Türkiye’de, çevresel itici güç göstergelerinden biri olan nüfus artışı, enerji kullanımı ile paralel olarak kentsel yaşam alanları üzerine baskı yapmakta ve buna bağlı olarak; su kullanımı ve atıksu oluşumu, hava kirletici kaynaklarının ve yoğunluğunun artmasını, atık çeşitliliği ve atık oluşum miktarlarının artmasını, doğal kaynak ve arazi kullanımı üzerine gene olumsuz etkiler yaparak, alıcı ortam olarak nitelendirdiğimiz hava, su ve toprak kalitesinin durumunu etkilemektedir.
Bu göstergeler, hem yerel hem ulusal düzeyde izlenmekte ve çevre sorunlarının yapısı takip edilmektedir. Bu takip çalışmaları ile sorunlara tepki niteliğinde olan yeni hedefler ve bu hedeflerin gerçekleştirilmesine yönelik eylem planlarının geliştirilmesine, girdi sağlaması açısından sorunların önceliklerinin bilinmesi de bir gereklilik olarak karşımıza çıkmaktadır.

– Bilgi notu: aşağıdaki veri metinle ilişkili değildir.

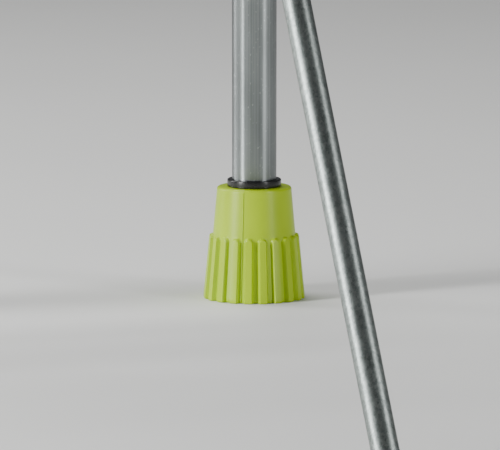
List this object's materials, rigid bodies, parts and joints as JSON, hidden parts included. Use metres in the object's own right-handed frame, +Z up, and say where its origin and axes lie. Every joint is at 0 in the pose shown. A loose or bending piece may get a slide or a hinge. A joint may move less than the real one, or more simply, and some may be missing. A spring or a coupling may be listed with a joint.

Türkiye’de bu amaca yönelik olarak 1999 yılından beri çevre sorunları ve çevre sorunlarının önceliklendirilmesi çalışmaları devam ettirilmekte ve periyodik olarak kamuoyuna bu değerlendirmeler aktarılmaktadır.
Anket niteliğinde hazırlanarak, değerlendirmelerin uzmanlar tarafından yapılması sağlanmakta ve Çevre Sorunları ve Öncelikleri değerlendirilerek “Türkiye Çevre Sorunları ve Öncelikleri Envanteri oluşturulmaktadır.